Lifestyle

New disease-resistant cassava variety offers hope to farmers

Tuesday, July 7th, 2020 07:53 | By
Flora Nzambuli, a cassava community mobiliser in Mutomo, Kitui county. Photo/PD/WAHINYA HENRY

Maize farming has become a source of major frustrations for Grace Sua. Despite her best efforts, persistent drought has seen  her yields wither and her two-acre farm produce less and less each harvest.

Seated under the drought resistant local Mututi tree in her family homestead tucked inside rural Mutomo village in Kitui county, Sua is in state of mourning for only relying on maize farming to feed her six children.

“I exchanged my two cows for maize seeds, which I planted when rains pounded towards the end of last year. Now I don’t know what to do if the current drought persists,” she says.

Wilting maize stalks characterise her almost bare piece of land, which only a month ago she had expected would produce a bumper harvest.

Her neighbour Daniel Ntheuu, just a few metres from her farm has been cushioned against food insecurity by growing cassava.

“I learnt a bitter lesson in the past when I relied on farming maize alone. Cassava doesn’t dry up in case of drought,” says Ntheeu.

“There has been a perception that ‘food is maize’. This has threatened food security with farmers trying to grow maize in poor soils with low precipitation, which cannot support the crop to maturity,” says Flora Nzambuli, a community mobiliser, who serves as a role model of how women can influence measures to be taken at the local level to ensure there is sufficient food by encouraging farmers to grow cassava in the area.

The plant grows up to 15 feet tall and is a food staple for about 500 million people worldwide. 
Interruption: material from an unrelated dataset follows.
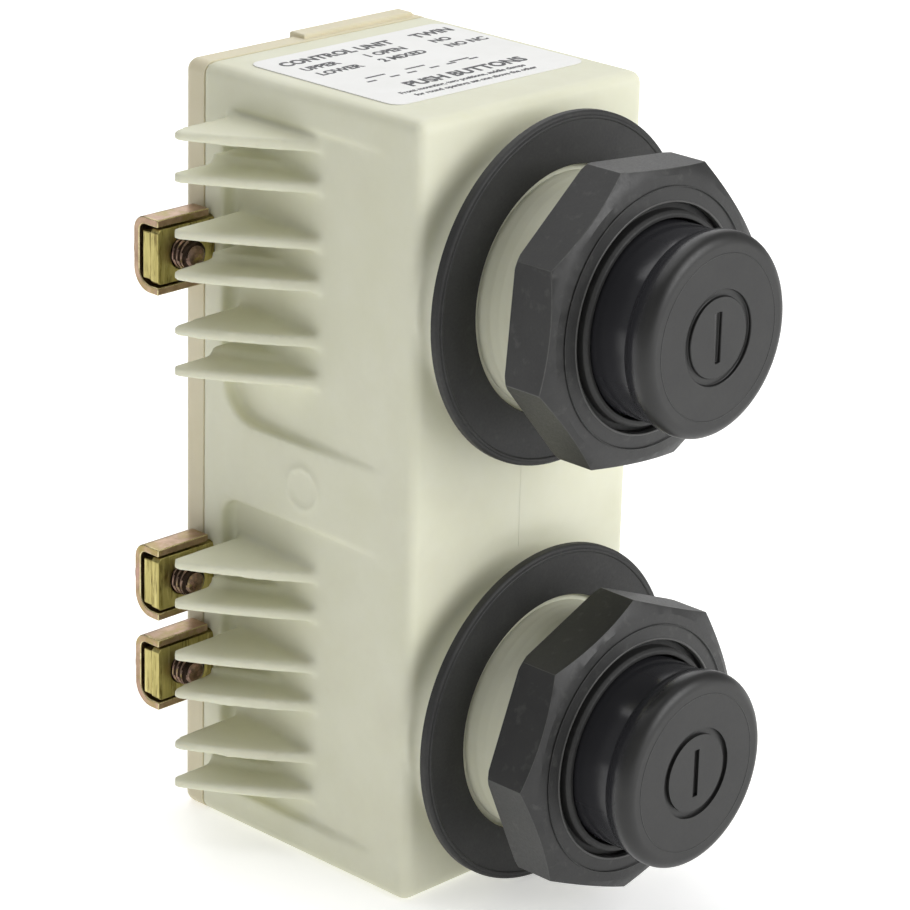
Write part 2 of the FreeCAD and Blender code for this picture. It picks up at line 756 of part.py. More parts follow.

There have been efforts to add value to the cassava, whose edible parts are the tuberous roots and leaves by  producing bread, crisps, chapatis, vegetables, flour, but the tragedy has been massive loss of the tuber crop because of the deadly Cassava Brown streak Disease (CBSD). 

Disease resistant

University of Nairobi don and Kenya’s principal cassava investigator Prof Douglas Miano also names Cassava Mosaic Disease (CMD) as another second dangerous disease, previously thought to be tamed.

Researcher Dr Simon Gichuki  says over  250 million people in sub-saharan Africa rely on cassava as their major source of calories from the crops directly consumed by human and  ranked fifth in the world.

Dr Gichuki says cassava is the basic food of over 600 million people in the world,  but regrets combined annual economic loss of up to Sh19.1 billion in East Africa.

Director general of Kenya Agricultural  and Livestock Research Organisation (Kalro),  Dr Eliud Kireger says besides diseases, lengthy growing cycle results in slow breeding.

Production of the Genetically Modified(GM) cassava, he says, holds the key to production in  a  continent faced with the challenge of aging farmers, labour  intensive traditional production techniques and a youthful population with farming phobia.

“Biotechnology offers a science that is less labour intensive in terms of innovation, climate smart innovations  modern disease, pests, weeds, drought diagnostics, forecasting and control innovations. This is biotech,” says Dr Krieger.

Prof Miano is the brain behind  the research of the variety under the  Resistant Cassava for Africa (VIRCA-Plus) Project,  with field trials being held  in various locations across the country.

The project was aimed at developing virus diseases resistant cassava with improved nutrition.

“Though an important food security crop, yields have been low due to viral diseases and the crop lacked most essential nutrients,” says Prof Miano of the variety whose research has been carried out  since 2016 alongside Kalro biotechnology centre director, Dr Catharine  Taracha.

Field trials have been taking place under the Virus Resistant Cassava for Africa (VIRCA-Plus) Project in various locations across the country with the approval and supervision of the NBA, enabling researchers to select improved varieties that meet farmers’ needs, while assuring health and environmental safety of GM cassava.

“Kalro using Biotechnology approaches sought to  address disease and nutrition constraints, besides poor post harvest shelf life, high cyanide levels in some varieties and low yield,” says Dr Krieger.

Experts in biotechnology hail the variety as a crucial tool to improve food security and boost President Uhuru Kenyatta’s food and nutrition agenda.

In Kenya cassava is grown in over 90,000 hactares with an annual production of about 540,000 tonnes.

However, despite its great potential as a food security and income generation crop among rural poor in marginal lands, its utilisation remains low in Kenya.

The variety is not only resistant to common cassava diseases, but it has high nutritional value, according to the director, International Service for the Acquisition of Agri-biotech Applications, Dr Margret Karembu.